-- Start of Source records --
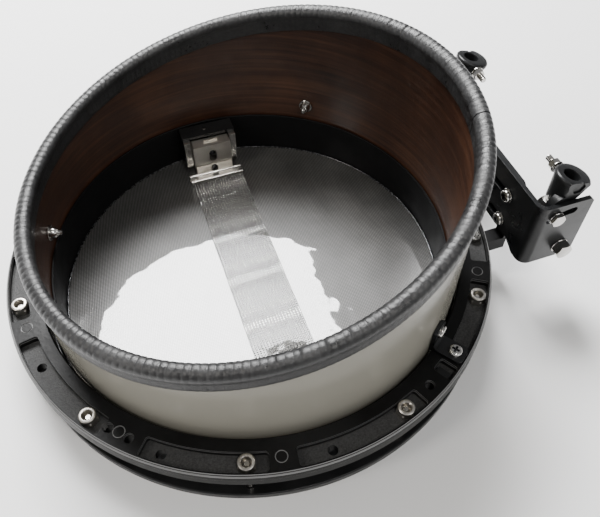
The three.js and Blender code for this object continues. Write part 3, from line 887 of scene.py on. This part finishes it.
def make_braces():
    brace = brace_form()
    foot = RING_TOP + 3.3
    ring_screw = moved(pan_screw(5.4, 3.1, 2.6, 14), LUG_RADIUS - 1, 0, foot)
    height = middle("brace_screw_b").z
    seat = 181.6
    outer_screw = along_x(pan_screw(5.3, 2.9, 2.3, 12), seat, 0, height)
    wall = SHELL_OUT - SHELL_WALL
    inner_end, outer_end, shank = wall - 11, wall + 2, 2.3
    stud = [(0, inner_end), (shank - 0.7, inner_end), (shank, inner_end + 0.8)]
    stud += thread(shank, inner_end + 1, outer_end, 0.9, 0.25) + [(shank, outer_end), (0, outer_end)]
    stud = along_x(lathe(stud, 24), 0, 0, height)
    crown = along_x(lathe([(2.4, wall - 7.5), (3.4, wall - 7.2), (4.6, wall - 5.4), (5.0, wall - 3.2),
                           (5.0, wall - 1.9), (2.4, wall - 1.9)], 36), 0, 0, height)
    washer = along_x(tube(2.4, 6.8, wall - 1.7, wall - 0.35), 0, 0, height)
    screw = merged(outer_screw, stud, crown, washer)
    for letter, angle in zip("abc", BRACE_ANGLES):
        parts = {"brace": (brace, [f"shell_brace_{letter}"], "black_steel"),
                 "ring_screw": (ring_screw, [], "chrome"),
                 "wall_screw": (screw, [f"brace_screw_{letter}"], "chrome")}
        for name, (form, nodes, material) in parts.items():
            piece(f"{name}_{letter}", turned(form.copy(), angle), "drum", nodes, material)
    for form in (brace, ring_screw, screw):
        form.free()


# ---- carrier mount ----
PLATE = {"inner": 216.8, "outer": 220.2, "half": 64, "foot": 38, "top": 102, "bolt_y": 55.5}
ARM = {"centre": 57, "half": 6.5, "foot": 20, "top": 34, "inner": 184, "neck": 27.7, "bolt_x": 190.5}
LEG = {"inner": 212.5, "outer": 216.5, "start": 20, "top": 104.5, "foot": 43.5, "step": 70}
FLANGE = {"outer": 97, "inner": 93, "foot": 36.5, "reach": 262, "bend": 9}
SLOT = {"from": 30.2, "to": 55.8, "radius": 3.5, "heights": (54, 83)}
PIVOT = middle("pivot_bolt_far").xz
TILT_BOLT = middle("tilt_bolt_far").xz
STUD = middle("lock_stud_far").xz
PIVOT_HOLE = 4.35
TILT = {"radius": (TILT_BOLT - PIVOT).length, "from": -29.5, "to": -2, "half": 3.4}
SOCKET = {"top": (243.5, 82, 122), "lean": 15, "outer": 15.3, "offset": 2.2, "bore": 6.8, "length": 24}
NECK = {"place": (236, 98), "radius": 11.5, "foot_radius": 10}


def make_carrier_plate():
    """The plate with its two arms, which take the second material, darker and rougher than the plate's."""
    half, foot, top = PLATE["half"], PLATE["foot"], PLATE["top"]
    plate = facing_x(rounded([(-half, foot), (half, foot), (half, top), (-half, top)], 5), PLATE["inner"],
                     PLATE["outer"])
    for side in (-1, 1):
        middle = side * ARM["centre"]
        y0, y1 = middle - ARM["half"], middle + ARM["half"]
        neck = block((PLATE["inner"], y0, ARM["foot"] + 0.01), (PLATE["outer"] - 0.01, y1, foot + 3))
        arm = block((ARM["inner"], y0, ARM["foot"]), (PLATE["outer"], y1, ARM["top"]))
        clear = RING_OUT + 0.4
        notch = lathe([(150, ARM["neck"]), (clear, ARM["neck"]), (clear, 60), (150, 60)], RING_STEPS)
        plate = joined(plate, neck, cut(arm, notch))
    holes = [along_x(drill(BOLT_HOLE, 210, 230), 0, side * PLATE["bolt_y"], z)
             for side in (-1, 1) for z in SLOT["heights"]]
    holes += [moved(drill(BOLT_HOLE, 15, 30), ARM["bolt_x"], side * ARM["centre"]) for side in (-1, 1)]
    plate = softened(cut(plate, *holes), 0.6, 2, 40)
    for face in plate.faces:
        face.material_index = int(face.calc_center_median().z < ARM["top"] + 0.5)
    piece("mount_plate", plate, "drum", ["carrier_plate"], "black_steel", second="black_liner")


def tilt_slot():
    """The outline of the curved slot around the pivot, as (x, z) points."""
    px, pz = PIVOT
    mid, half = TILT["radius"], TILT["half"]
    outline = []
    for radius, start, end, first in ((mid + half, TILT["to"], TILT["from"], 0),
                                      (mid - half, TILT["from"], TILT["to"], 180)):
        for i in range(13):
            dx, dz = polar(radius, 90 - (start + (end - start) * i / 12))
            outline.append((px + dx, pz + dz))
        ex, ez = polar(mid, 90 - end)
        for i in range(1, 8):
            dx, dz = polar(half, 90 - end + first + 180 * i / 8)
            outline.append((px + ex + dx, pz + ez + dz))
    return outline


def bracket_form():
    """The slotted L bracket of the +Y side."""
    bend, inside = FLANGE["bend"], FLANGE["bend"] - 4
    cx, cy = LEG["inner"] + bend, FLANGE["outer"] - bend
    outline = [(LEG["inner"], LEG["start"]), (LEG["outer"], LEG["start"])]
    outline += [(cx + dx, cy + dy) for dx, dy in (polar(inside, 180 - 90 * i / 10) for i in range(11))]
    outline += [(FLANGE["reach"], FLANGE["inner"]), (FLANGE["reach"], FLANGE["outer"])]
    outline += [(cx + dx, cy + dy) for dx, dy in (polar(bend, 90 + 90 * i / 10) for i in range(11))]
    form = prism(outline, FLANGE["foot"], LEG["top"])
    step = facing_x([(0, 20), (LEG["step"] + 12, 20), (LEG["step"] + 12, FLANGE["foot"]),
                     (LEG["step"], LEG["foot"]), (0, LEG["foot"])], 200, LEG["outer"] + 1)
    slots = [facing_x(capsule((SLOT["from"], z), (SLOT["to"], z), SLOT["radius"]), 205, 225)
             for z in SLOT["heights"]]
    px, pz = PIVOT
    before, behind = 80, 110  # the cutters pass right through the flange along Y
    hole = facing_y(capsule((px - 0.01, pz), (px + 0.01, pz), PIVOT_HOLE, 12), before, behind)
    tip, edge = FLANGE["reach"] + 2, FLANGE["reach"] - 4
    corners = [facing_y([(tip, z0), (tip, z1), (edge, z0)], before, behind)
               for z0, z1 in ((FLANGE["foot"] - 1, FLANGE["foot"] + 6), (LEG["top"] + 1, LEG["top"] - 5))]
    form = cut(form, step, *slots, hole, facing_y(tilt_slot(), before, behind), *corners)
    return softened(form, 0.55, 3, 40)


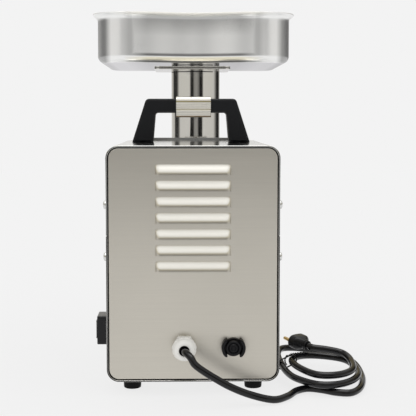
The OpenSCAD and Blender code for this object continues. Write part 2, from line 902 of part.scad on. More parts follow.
-- End of Source records --
Task objective: Copy the material above, line for line.

Correct response:
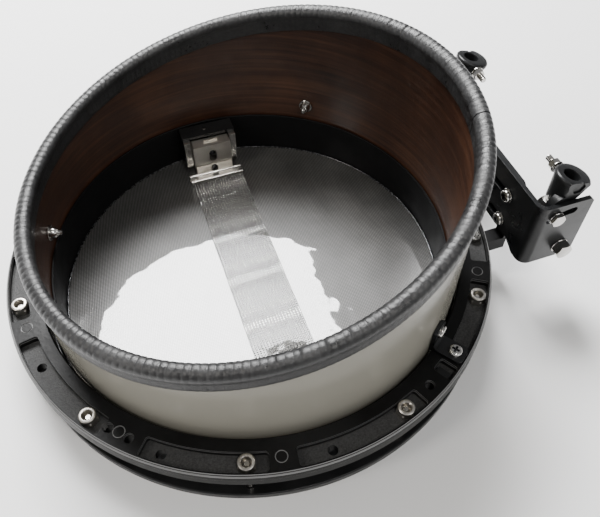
The three.js and Blender code for this object continues. Write part 3, from line 887 of scene.py on. This part finishes it.
def make_braces():
    brace = brace_form()
    foot = RING_TOP + 3.3
    ring_screw = moved(pan_screw(5.4, 3.1, 2.6, 14), LUG_RADIUS - 1, 0, foot)
    height = middle("brace_screw_b").z
    seat = 181.6
    outer_screw = along_x(pan_screw(5.3, 2.9, 2.3, 12), seat, 0, height)
    wall = SHELL_OUT - SHELL_WALL
    inner_end, outer_end, shank = wall - 11, wall + 2, 2.3
    stud = [(0, inner_end), (shank - 0.7, inner_end), (shank, inner_end + 0.8)]
    stud += thread(shank, inner_end + 1, outer_end, 0.9, 0.25) + [(shank, outer_end), (0, outer_end)]
    stud = along_x(lathe(stud, 24), 0, 0, height)
    crown = along_x(lathe([(2.4, wall - 7.5), (3.4, wall - 7.2), (4.6, wall - 5.4), (5.0, wall - 3.2),
                           (5.0, wall - 1.9), (2.4, wall - 1.9)], 36), 0, 0, height)
    washer = along_x(tube(2.4, 6.8, wall - 1.7, wall - 0.35), 0, 0, height)
    screw = merged(outer_screw, stud, crown, washer)
    for letter, angle in zip("abc", BRACE_ANGLES):
        parts = {"brace": (brace, [f"shell_brace_{letter}"], "black_steel"),
                 "ring_screw": (ring_screw, [], "chrome"),
                 "wall_screw": (screw, [f"brace_screw_{letter}"], "chrome")}
        for name, (form, nodes, material) in parts.items():
            piece(f"{name}_{letter}", turned(form.copy(), angle), "drum", nodes, material)
    for form in (brace, ring_screw, screw):
        form.free()


# ---- carrier mount ----
PLATE = {"inner": 216.8, "outer": 220.2, "half": 64, "foot": 38, "top": 102, "bolt_y": 55.5}
ARM = {"centre": 57, "half": 6.5, "foot": 20, "top": 34, "inner": 184, "neck": 27.7, "bolt_x": 190.5}
LEG = {"inner": 212.5, "outer": 216.5, "start": 20, "top": 104.5, "foot": 43.5, "step": 70}
FLANGE = {"outer": 97, "inner": 93, "foot": 36.5, "reach": 262, "bend": 9}
SLOT = {"from": 30.2, "to": 55.8, "radius": 3.5, "heights": (54, 83)}
PIVOT = middle("pivot_bolt_far").xz
TILT_BOLT = middle("tilt_bolt_far").xz
STUD = middle("lock_stud_far").xz
PIVOT_HOLE = 4.35
TILT = {"radius": (TILT_BOLT - PIVOT).length, "from": -29.5, "to": -2, "half": 3.4}
SOCKET = {"top": (243.5, 82, 122), "lean": 15, "outer": 15.3, "offset": 2.2, "bore": 6.8, "length": 24}
NECK = {"place": (236, 98), "radius": 11.5, "foot_radius": 10}


def make_carrier_plate():
    """The plate with its two arms, which take the second material, darker and rougher than the plate's."""
    half, foot, top = PLATE["half"], PLATE["foot"], PLATE["top"]
    plate = facing_x(rounded([(-half, foot), (half, foot), (half, top), (-half, top)], 5), PLATE["inner"],
                     PLATE["outer"])
    for side in (-1, 1):
        middle = side * ARM["centre"]
        y0, y1 = middle - ARM["half"], middle + ARM["half"]
        neck = block((PLATE["inner"], y0, ARM["foot"] + 0.01), (PLATE["outer"] - 0.01, y1, foot + 3))
        arm = block((ARM["inner"], y0, ARM["foot"]), (PLATE["outer"], y1, ARM["top"]))
        clear = RING_OUT + 0.4
        notch = lathe([(150, ARM["neck"]), (clear, ARM["neck"]), (clear, 60), (150, 60)], RING_STEPS)
        plate = joined(plate, neck, cut(arm, notch))
    holes = [along_x(drill(BOLT_HOLE, 210, 230), 0, side * PLATE["bolt_y"], z)
             for side in (-1, 1) for z in SLOT["heights"]]
    holes += [moved(drill(BOLT_HOLE, 15, 30), ARM["bolt_x"], side * ARM["centre"]) for side in (-1, 1)]
    plate = softened(cut(plate, *holes), 0.6, 2, 40)
    for face in plate.faces:
        face.material_index = int(face.calc_center_median().z < ARM["top"] + 0.5)
    piece("mount_plate", plate, "drum", ["carrier_plate"], "black_steel", second="black_liner")


def tilt_slot():
    """The outline of the curved slot around the pivot, as (x, z) points."""
    px, pz = PIVOT
    mid, half = TILT["radius"], TILT["half"]
    outline = []
    for radius, start, end, first in ((mid + half, TILT["to"], TILT["from"], 0),
                                      (mid - half, TILT["from"], TILT["to"], 180)):
        for i in range(13):
            dx, dz = polar(radius, 90 - (start + (end - start) * i / 12))
            outline.append((px + dx, pz + dz))
        ex, ez = polar(mid, 90 - end)
        for i in range(1, 8):
            dx, dz = polar(half, 90 - end + first + 180 * i / 8)
            outline.append((px + ex + dx, pz + ez + dz))
    return outline


def bracket_form():
    """The slotted L bracket of the +Y side."""
    bend, inside = FLANGE["bend"], FLANGE["bend"] - 4
    cx, cy = LEG["inner"] + bend, FLANGE["outer"] - bend
    outline = [(LEG["inner"], LEG["start"]), (LEG["outer"], LEG["start"])]
    outline += [(cx + dx, cy + dy) for dx, dy in (polar(inside, 180 - 90 * i / 10) for i in range(11))]
    outline += [(FLANGE["reach"], FLANGE["inner"]), (FLANGE["reach"], FLANGE["outer"])]
    outline += [(cx + dx, cy + dy) for dx, dy in (polar(bend, 90 + 90 * i / 10) for i in range(11))]
    form = prism(outline, FLANGE["foot"], LEG["top"])
    step = facing_x([(0, 20), (LEG["step"] + 12, 20), (LEG["step"] + 12, FLANGE["foot"]),
                     (LEG["step"], LEG["foot"]), (0, LEG["foot"])], 200, LEG["outer"] + 1)
    slots = [facing_x(capsule((SLOT["from"], z), (SLOT["to"], z), SLOT["radius"]), 205, 225)
             for z in SLOT["heights"]]
    px, pz = PIVOT
    before, behind = 80, 110  # the cutters pass right through the flange along Y
    hole = facing_y(capsule((px - 0.01, pz), (px + 0.01, pz), PIVOT_HOLE, 12), before, behind)
    tip, edge = FLANGE["reach"] + 2, FLANGE["reach"] - 4
    corners = [facing_y([(tip, z0), (tip, z1), (edge, z0)], before, behind)
               for z0, z1 in ((FLANGE["foot"] - 1, FLANGE["foot"] + 6), (LEG["top"] + 1, LEG["top"] - 5))]
    form = cut(form, step, *slots, hole, facing_y(tilt_slot(), before, behind), *corners)
    return softened(form, 0.55, 3, 40)


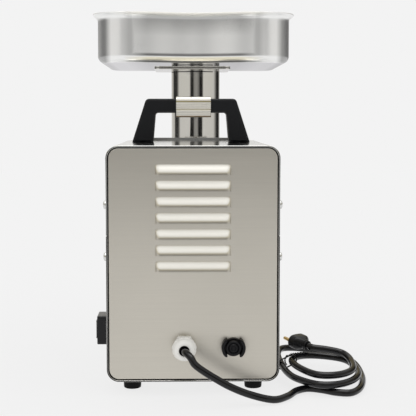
The OpenSCAD and Blender code for this object continues. Write part 2, from line 902 of part.scad on. More parts follow.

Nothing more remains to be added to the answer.